Appoggiatura: come suggerisce il nome, è il rilievo conferito al suono di una linea melodica attraverso altro suono estraneo che immediatamente lo preceda a un intervallo di seconda superiore o inferiore e occupi una parte del suo valore di durata. Viene rappresentata come una nota di piccole dimensioni unita alla nota reale con una legatura di frase.

Gruppetto: abbellimento sia vocale che strumentale, costituito dalla figurazione di quattro note comprendenti, oltre alla nota che reca l’abbellimento, quelle di grado ad essa immediatamente superiore o inferiore. Può assumere valore ritmici differenti a seconda dell’andamento generale del pezzo.

Mordente: abbellimento consistente nell’alternare rapidamente ad una nota principale una nota immediatamente vicina, superiore o inferiore, concludendo sulla nota principale. La nota estranea può comparire una, due (mordente doppio), tre (mordente triplo) e più volte epuò essere o no alterata, cioè non propria alla tonalità del momento. Può essere: superiore: la prima è la nota reale, sulla quale è posto il simbolo stesso del mordente; essa muove per grado congiunto alla nota successiva (secondo la disposizione diatonica) e poi nuovamente alla nota reale; inferiore: la prima è la nota reale, sulla quale è posto il simbolo stesso del mordente; essa muove per grado congiunto alla nota precedente (secondo la disposizione diatonica) e poi nuovamente alla nota reale.

Trillo: abbellimento consistente nella ripetizione alterna e rapida della nota scritta, sulla quale è posta il simbolo tr. di solito seguito da una linea a serpentina, detta nota vera o principale e della nota ausiliaria superiore, diatonicamente contigua: la durata del trillo è stabilita dal valore della nota principale, mentre la quantità di note impiegate dipende dal tempo, dal carattere del pezzo, infine dalla sensibilità stilistica dell’esecutore.

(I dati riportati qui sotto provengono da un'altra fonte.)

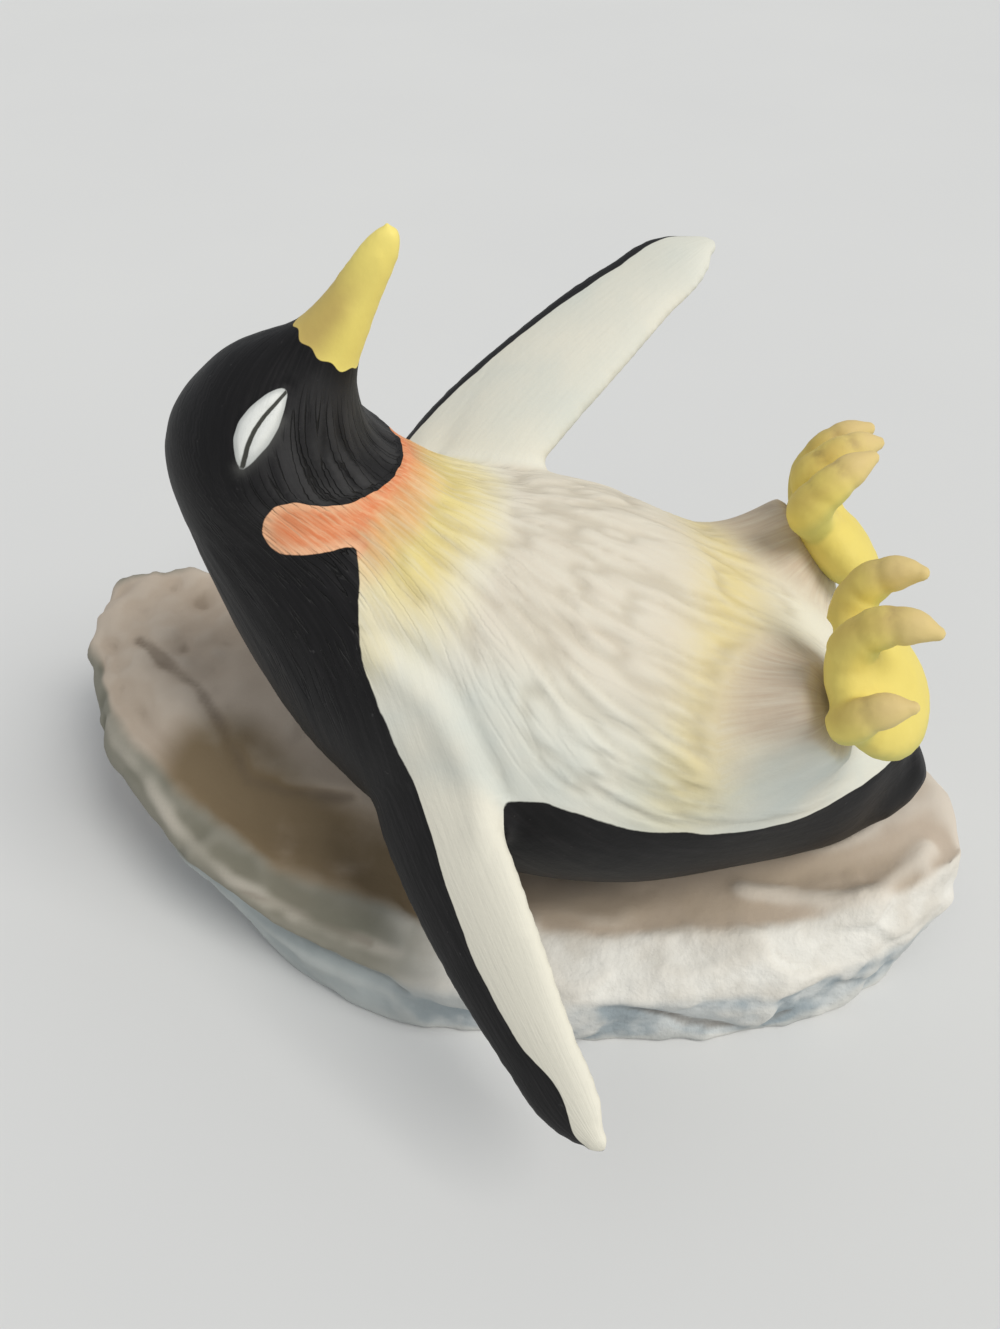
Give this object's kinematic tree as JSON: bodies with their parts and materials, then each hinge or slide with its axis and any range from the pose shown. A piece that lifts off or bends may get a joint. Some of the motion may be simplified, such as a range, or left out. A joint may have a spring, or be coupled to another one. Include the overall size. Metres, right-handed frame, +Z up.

Esistono diverse tipologie come il trillo libero, diretto quando inizia con la nota principale, rovesciato quando inizia con la nota ausiliaria, preparato ovvero un trillo diretto preceduto da un'acciaccatura di più note o con terminazione stabilitahe quando presenta l’acciaccatura con più note dopo il trillo con funzione di risoluzione.

Arpeggio: esecuzione successiva, più o meno veloce, delle singole note di un accordo musicale ordinatamente dal grave all’acuto o viceversa. Può segnalarsi per disteso, secondo l’effetto desiderato, oppure (lasciando all’esecutore un certo margine di discrezione) tracciando verticalmente a sinistra una linea serpeggiante o di rado curva a mo’ di legatura. Tale abbreviazione intende solitamente un’esecuzione dal basso verso l’alto.